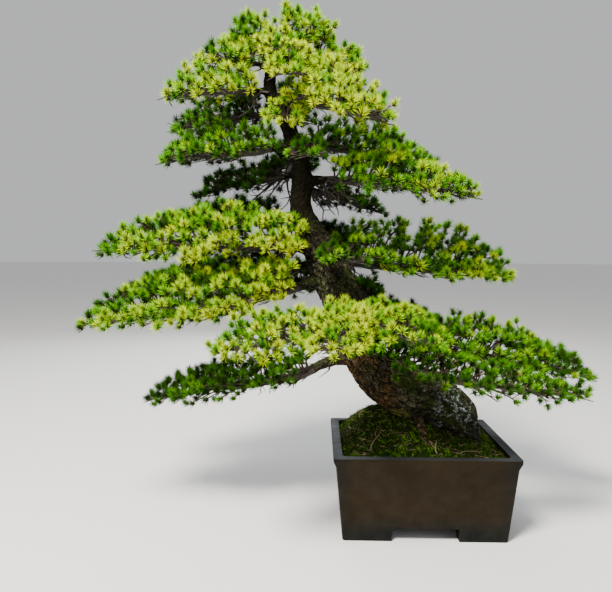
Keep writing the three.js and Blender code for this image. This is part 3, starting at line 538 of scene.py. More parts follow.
class Nodes:
    """Short words for building a material's nodes."""

    def __init__(self, name, roughness=0.6, specular=0.5):
        self.material = bpy.data.materials.new(name)
        self.material.use_nodes = True
        self.tree = self.material.node_tree
        self.shader = self.tree.nodes["Principled BSDF"]
        self.shader.inputs["Roughness"].default_value = roughness
        self.shader.inputs["Specular IOR Level"].default_value = specular
        self.place = self.add("TexCoord").outputs["Object"]

    def add(self, kind, inputs=None, **settings):
        node = self.tree.nodes.new("ShaderNode" + kind)
        for key, value in settings.items():
            setattr(node, key, value)
        for key, value in (inputs or {}).items():
            self.set(node.inputs[key], value)
        return node

    def set(self, socket, value):
        if isinstance(value, bpy.types.NodeSocket):
            self.tree.links.new(value, socket)
        else:
            socket.default_value = value

    def noise(self, scale, detail=4, roughness=0.6):
        inputs = {"Vector": self.place, "Scale": scale, "Detail": detail, "Roughness": roughness}
        return self.add("TexNoise", inputs).outputs["Fac"]

    def cells(self, scale, feature="F1", output="Distance", place=None):
        inputs = {"Vector": place or self.place, "Scale": scale}
        return self.add("TexVoronoi", inputs, feature=feature).outputs[output]

    def warped(self, scale, reach):
        """The place, pushed about by noise."""
        noise = self.add("TexNoise", {"Vector": self.place, "Scale": scale, "Detail": 3})
        push = noise.outputs["Color"]
        for step, other in (("SUBTRACT", (0.5,) * 3), ("MULTIPLY", (reach,) * 3), ("ADD", self.place)):
            push = self.add("VectorMath", {0: push, 1: other}, operation=step).outputs[0]
        return push

    def span(self, value, low, high, to_low=0.0, to_high=1.0):
        inputs = {"Value": value, "From Min": low, "From Max": high, "To Min": to_low, "To Max": to_high}
        return self.add("MapRange", inputs).outputs[0]

    def by(self, axis, low, high, to_low=0.0, to_high=1.0):
        return self.span(self.axis(axis), low, high, to_low, to_high)

    def math(self, operation, a, b=0.0):
        return self.add("Math", {0: a, 1: b}, operation=operation).outputs[0]

    def plus(self, a, b):
        return self.math("ADD", a, b)

    def times(self, first, *others):
        for other in others:
            first = self.math("MULTIPLY", first, other)
        return first

    def ramp(self, value, stops):
        node = self.add("ValToRGB", {"Fac": value})
        ramp = node.color_ramp
        while len(ramp.elements) < len(stops):
            ramp.elements.new(0.5)
        for element, (position, colour) in zip(ramp.elements, stops):
            element.position = position
            element.color = (*colour, 1)
        return node.outputs["Color"]

    def mix(self, share, a, b, blend="MIX"):
        node = self.add("Mix", data_type="RGBA", blend_type=blend)
        for socket, value in ((0, share), (6, a), (7, b)):
            self.set(node.inputs[socket], (*value, 1) if isinstance(value, tuple) else value)
        return node.outputs[2]

    def paint(self, under, colour, *shares):
        """The colour over what is under it, as strong as the product of the shares."""
        return self.mix(self.times(*shares), under, colour)

    def parts(self, colour):
        return tuple(self.add("SeparateColor", {"Color": colour}).outputs)

    def shade(self):
        return self.parts(self.add("Attribute", attribute_name="shade").outputs["Color"])

    def axis(self, name):
        return self.add("SeparateXYZ", {"Vector": self.place}).outputs[name]

    def facing_up(self):
        normal = self.add("NewGeometry").outputs["Normal"]
        return self.add("SeparateXYZ", {"Vector": normal}).outputs["Z"]

    def bump(self, height, distance, strength=1.0, normal=None):
        inputs = {"Height": height, "Distance": distance, "Strength": strength}
        if normal is not None:
            inputs["Normal"] = normal
        return self.add("Bump", inputs).outputs["Normal"]

    def finish(self, colour, roughness=None, normal=None):
        for name, value in (("Base Color", colour), ("Roughness", roughness), ("Normal", normal)):
            if value is not None:
                self.set(self.shader.inputs[name], value)
        return self.material


def clay_material():
    """Unglazed fired clay: brown-black and mottled, with fine grit, painted shade at foot and ends, and a
    painted sky sheen on upward faces.
    """
    n = Nodes("fired_clay", specular=0.11)
    clouds = n.noise(9, 5, 0.62)
    body = n.ramp(clouds, [(0.3, (0.0102, 0.0057, 0.0008)), (0.75, (0.015, 0.009, 0.0018))])
    # Painted shade: darker and bluish toward the foot and at both ends of the pot.
    low = n.span(n.plus(n.axis("Z"), n.times(clouds, 0.03)), 0.075, 0.03)
    beside = n.math("ABSOLUTE", n.math("SUBTRACT", n.axis("X"), POT_X))
    painted_foot_end_shade = n.math("MAXIMUM", low, n.span(beside, 0.135, 0.178, 0.0, 0.7))
    speck = n.span(n.cells(260), 0.16, 0.06)
    # Painted reflection: a bluish-grey sheen of the sky on faces that look up, such as the rim.
    painted_sky_sheen = n.span(n.facing_up(), 0.75, 0.98)
    dust = n.span(n.plus(n.noise(38, 6, 0.7), n.times(clouds, 0.4)), 0.62, 0.86)
    body = n.paint(body, (0.003, 0.0042, 0.0038), painted_foot_end_shade)
    body = n.paint(body, (0.05, 0.04, 0.032), speck, 0.2)
    body = n.paint(body, (0.036, 0.044, 0.052), painted_sky_sheen, 0.5)
    body = n.paint(body, (0.055, 0.044, 0.03), dust, 0.1)
    normal = n.bump(n.noise(620, 3, 0.7), 0.0003, 0.5, n.bump(n.noise(70, 3), 0.0006, 0.6))
    return n.finish(body, n.span(n.noise(30, 4), 0.3, 0.7, 0.5, 0.7), normal)


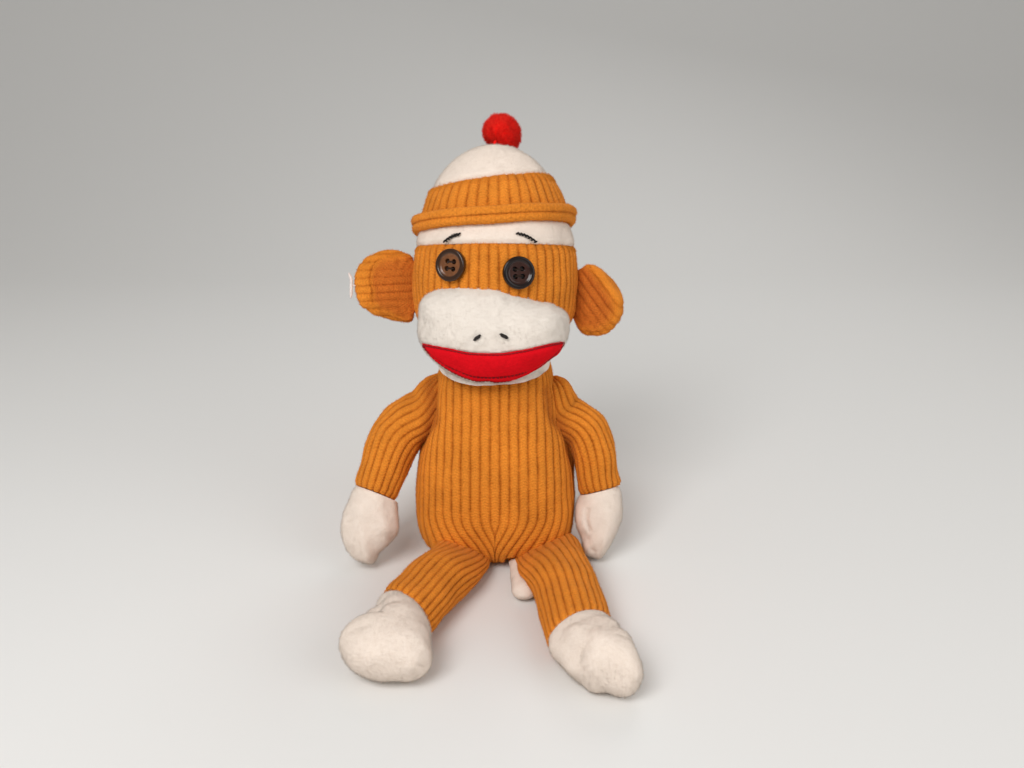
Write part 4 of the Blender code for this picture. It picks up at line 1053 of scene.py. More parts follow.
class SOCKMONKEY_OT_head(bpy.types.Operator):
    """Dress the face in rib knit and the forehead in plush"""

    bl_idname = "sock_monkey.head"
    bl_label = "Face and forehead"

    def execute(self, context):
        s = settings()
        points, rib, count = band_skin(
            0.0002, FACE_TOP, 84, 54, 0.0, 0.0010, s.ridge_height * 0.9, seed=7
        )
        knitted("face_skin", points, "head", "head", rib, stitch_map(points, count, STITCH))
        fuzz("face_fuzz", points[1:-1], "head", 12, comb=(0, 0, -0.2))
        edge = points[-7:-1]
        fuzz("face_edge", edge, "head", 14, per_area=EDGE_FUZZ, longer=1.2, comb=(0, 0, 1.0))
        points, _, _ = band_skin(FACE_TOP, forehead_end, 26, 40, 0.0002, 0.0008, seed=9)
        plush("forehead_skin", points, "head", "forehead_band")
        plush_pile("forehead_pile", points[1:-1], "head", 13, longer=0.8, comb=(0, 0, -0.5))
        return {"FINISHED"}


class SOCKMONKEY_OT_hat(bpy.types.Operator):
    """Dress the hat: ribbed band, plush crown and rolled cuff"""

    bl_idname = "sock_monkey.hat"
    bl_label = "Hat"

    def execute(self, context):
        s = settings()
        points, rib, count = band_skin(
            band_foot, hat_edge, 40, 42, 0.0006, 0.0006, s.ridge_height * 0.8, seed=15
        )
        knitted("hat_band_skin", points, "head", "hat_band", rib, stitch_map(points, count, STITCH))
        fuzz("hat_band_fuzz", points[1:-1], "head", 16, comb=(0, 0, 0.3))
        edge = points[-9:-1]
        fuzz("hat_band_edge", edge, "head", 19, per_area=EDGE_FUZZ, longer=1.3, comb=(0, 0, 1.0))
        points, _, _ = band_skin(hat_edge, HEAD_HEIGHT, 60, 36, 0.0002, 0.0009, seed=17)
        points = points[:-1]
        plush("hat_crown_skin", points, "head", "hat_crown")
        plush_pile("hat_crown_pile", points[1:], "head", 18, comb=(0, 0, -0.3))
        self.cuff()
        return {"FINISHED"}

    def cuff(self):
        """The cuff: two rolls of knit, one on the other, carried round the head with a fold between them.

        The profile is the smooth maximum of two circles, so it is creased where they meet, and the crease is
        painted darker as shade.
        """
        steps = 4
        count, turn = rib_turns(110, steps)
        turn = turn - math.pi
        level = cuff_level(turn)
        wide, deep = head_halves(level - 0.0036)
        out = np.stack([np.sin(turn), -np.cos(turn), 0 * turn], axis=1)
        middle = np.stack([(wide + 0.0012) * out[:, 0], (deep + 0.0016) * out[:, 1], level], axis=1)
        around = np.linspace(0, 2 * math.pi, 44, endpoint=False)
        c, t = np.cos(around)[None, :], np.sin(around)[None, :]
        wave = 0.00025 * lumps(middle, 0.03, 21)[:, None]
        reach = 0
        for rise, lead, radius in (
            (0.00185 + wave, 0.0003, 0.00235), (-0.00165 + wave, -0.0001, 0.00225)
        ):
            along = rise * t + lead * c
            reach = reach + (along + np.sqrt(along**2 + radius**2 - rise**2 - lead**2)) ** 14
        reach = reach ** (1 / 14)
        rib = rib_shape(count)[:, None]
        reach = reach * (1 + 0.035 * (rib - 0.6)) + 0.00012 * lumps(middle, 0.009, 22)[:, None]
        points = (
            middle[:, None, :]
            + (reach * c)[..., None] * out[:, None, :]
            + (reach * t)[..., None] * np.array([0, 0, 1.0])
        )
        points = to_doll(points)
        quads = cells(grid_index(points, wrap_rows=True, wrap_columns=True)).tolist()
        skin = put("hat_cuff", points.reshape(-1, 3), quads, brown_knit(), "head")
        # fold lowers the rib in the crease between the two rolls: painted shade
        fold = np.exp(-(((t - 0.05) / 0.16) ** 2)) * (c > 0)
        keep_field(skin, "rib", (0.72 + 0.28 * rib - 0.75 * fold).ravel())
        along = np.arange(len(around) + 1) / len(around) * 12
        across = np.append(count, count[-1] + 1 / steps) * 0.5
        keep_map(skin, cells(np.stack(np.broadcast_arrays(across[:, None], along[None]), axis=-1)))
        dress(skin, "hat_brim")
        fuzz("hat_cuff_fuzz", points, "head", 22, per_area=1.6e6, comb=(0, 0, 0))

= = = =

Task requirements –
Can you write out the lines above, from the first one through the one containing "words for building", exactly as they appear and nothing more?

Task output –
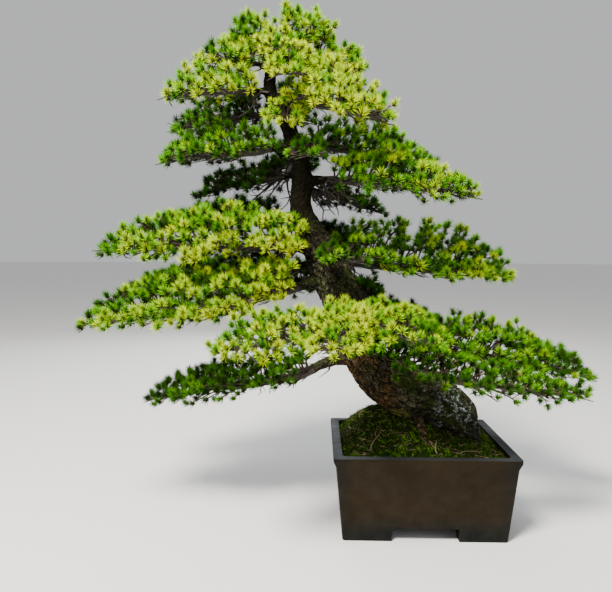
Keep writing the three.js and Blender code for this image. This is part 3, starting at line 538 of scene.py. More parts follow.
class Nodes:
    """Short words for building a material's nodes."""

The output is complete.